Wednesday, April 23, 2014
It's Shakespeare's Birthday!
Kalamazoo, it's Shakespeare's Pub, and he sits down and orders some ale, from a woman whose legs he can see. By God! She brings him a bottle of Oberon, and he looks at its label approvingly (even while wondering why the bottle has valuable paper stuck to it). If the city is New York or London, it's a building of another sort. Will crosses the lobby floor, and then, just as he opens an inner door, following some instinct or some muted and magical sound, an usher stops him. "Please," says the fellow. "I'm sorry, no one can enter while the play's in performance." Ah, Will thinks, nodding. I must wait for the jig. But before that door swings entirely shut he hears a voice, in accents to him unknown, rolling from the center of a room of rapt listeners, saying -- what? "I will here shroud till the dregs of the storm be past!" Or, "I will devise matter enough out of this Shallow to keep Prince Harry in continual laughter!" Or, "How now, my hardy, stout, resolved mates, are you now going to dispatch this thing?," Or the tremulous sound of a flute, and a few words of a song: "Nothing of him that doth fade but doth suffer a sea change, into something rich and strange." And the sound of several hundred people laughing, murmuring. He recognizes that sound. He's last heard it in Blackfriars. He thinks, By Gis and St. Geronimy, that's MY stuff!

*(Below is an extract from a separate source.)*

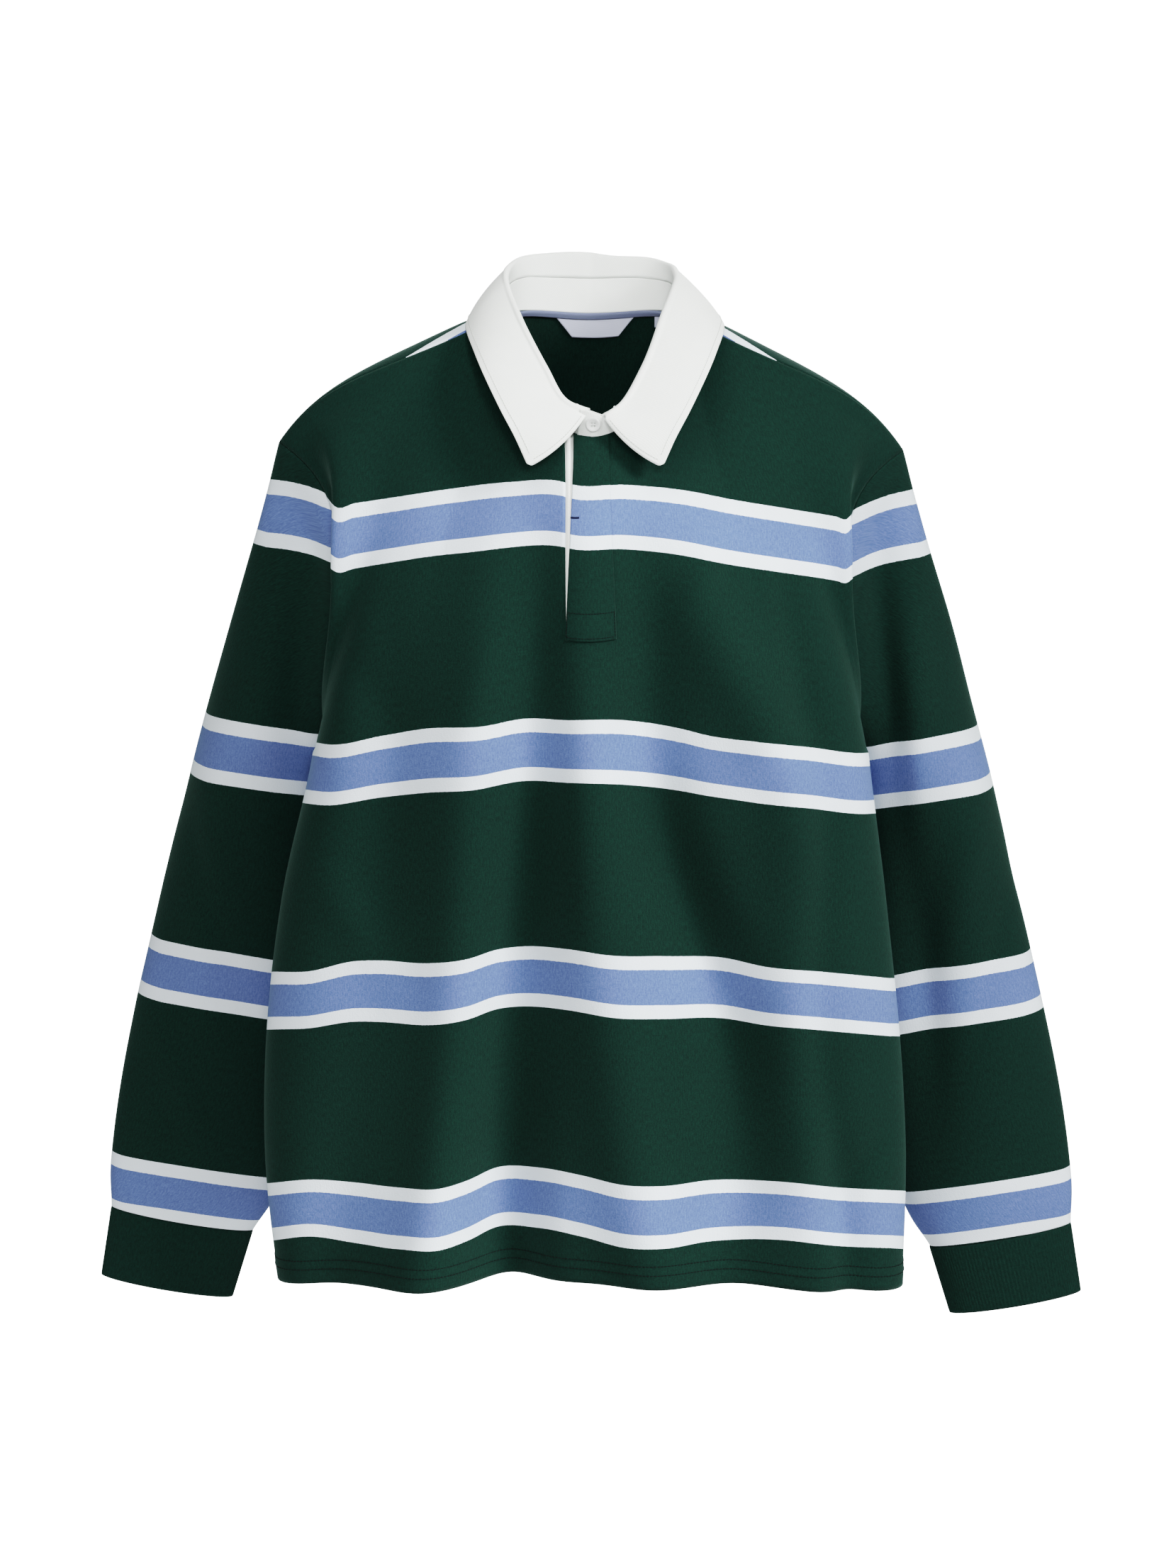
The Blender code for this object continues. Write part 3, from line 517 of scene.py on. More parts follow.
# %% Laying a grid as cloth
def lay_cloth(name, grid, wall, material, heights=None, closed=False, flip=False,
              outward=False, skip=None):
    """Quads (i, j), (i, j+1), (i+1, j+1), (i+1, j); in a closed tube the last column joins
    the first. UV: u is the running length across, less its value at the middle column."""
    rows, columns = grid.shape[:2]
    last = columns if closed else columns - 1
    i, j = (m.ravel() for m in np.meshgrid(np.arange(rows - 1), np.arange(last), indexing="ij"))
    if skip is not None:
        keep = ~skip[i, j]
        i, j = i[keep], j[keep]
    corners = np.stack([np.stack([i, j], -1), np.stack([i, j + 1], -1),
                        np.stack([i + 1, j + 1], -1), np.stack([i + 1, j], -1)], 1)
    if flip:
        corners = corners[:, ::-1]
    around = np.concatenate([grid, grid[:, :1]], axis=1) if closed else grid
    u = lengths(around, axis=1)
    u = u - u[:, u.shape[1] // 2, None]
    v = lengths(grid, axis=0) if heights is None else heights
    v = np.concatenate([v, v[:, :1]], axis=1) if closed else v
    faces = corners[..., 0] * columns + corners[..., 1] % columns
    piece = new_piece(name, grid.reshape(-1, 3), faces.tolist(), material)
    places = np.stack([u, v], -1)[corners[..., 0], corners[..., 1]]
    uv = piece.data.uv_layers.new(name="cloth")
    uv.data.foreach_set("uv", places.astype(np.float32).ravel())
    piece.data.shade_smooth()
    solid = piece.modifiers.new("Wall", "SOLIDIFY")
    solid.thickness = wall
    solid.offset = 1.0 if outward else -1.0
    print(name, len(faces), "quads")
    return piece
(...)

Why do we still read Shakespeare? It's only people who don't read Shakespeare, or don't see him in performance, who ask that question. "Shakespeare: Revealing People To Themselves Since 1564." Or, at least, since about 1590. (We're not sure at quite what age Will began his revelations.) Shakespeare's best representation of the human is his Caliban, mired in dark passions, a prisoner of anger, resentment, and occasional despair, who still can speak poetry and yearn for beauty. "In dreaming . . . the clouds methought would open, and show riches, ready to drop upon me, that when I wak'd, I cried to dream again." Or wait! It's Lear, whose stuborn self-regard is ripped from him along with his possessions, leaving him, in age, to confess to the unhearing storm that he should have shown more love to others. "O, I have ta'en too little care of this! . . . Expose thyself to feel what wretches feel, that thou mayst shake the superflux to them, and show the heavens more just." Or it's Othello, who sees, at the end, how his choices have tricked him, how he's thrown away everything he valued, and who now, with terse eloquence, accepts the loss: "Let it go all." Nothing that was human was foreign to Shakespeare, and he gave best, eloquent voice to the multitudinous crowd he both recognized and imagined. He was incapable of drafting a flat character, a stock type, even when he tried. Silly Sir Andrew Aguecheek, a dancing ninny plucked from a humors comedy, grows full dimensions in one single line. After hearing a snatch of a love song and another man's comment about a woman who adores him, Sir Andrew says sadly, "I was adored once, too."
Shakespeare is not only for everyone, he is everyone. A friend at an Israeli university writes that in Jaffa, today's celebration includes "the As You Like It exiles wearing hippie clothes" and "singing Beatles songs," Lady Macbeth "lighting 450 candles on a huge birthday cake," and "a gay Caliban" cavorting with a "Trinculo and Stephano clad in Hassidic costume." This is appropriate. Happy Birthday, Will! Your plays are sea-changed, but still rich and strange; still a prism through which all our colors can shine. Have some cake(speare).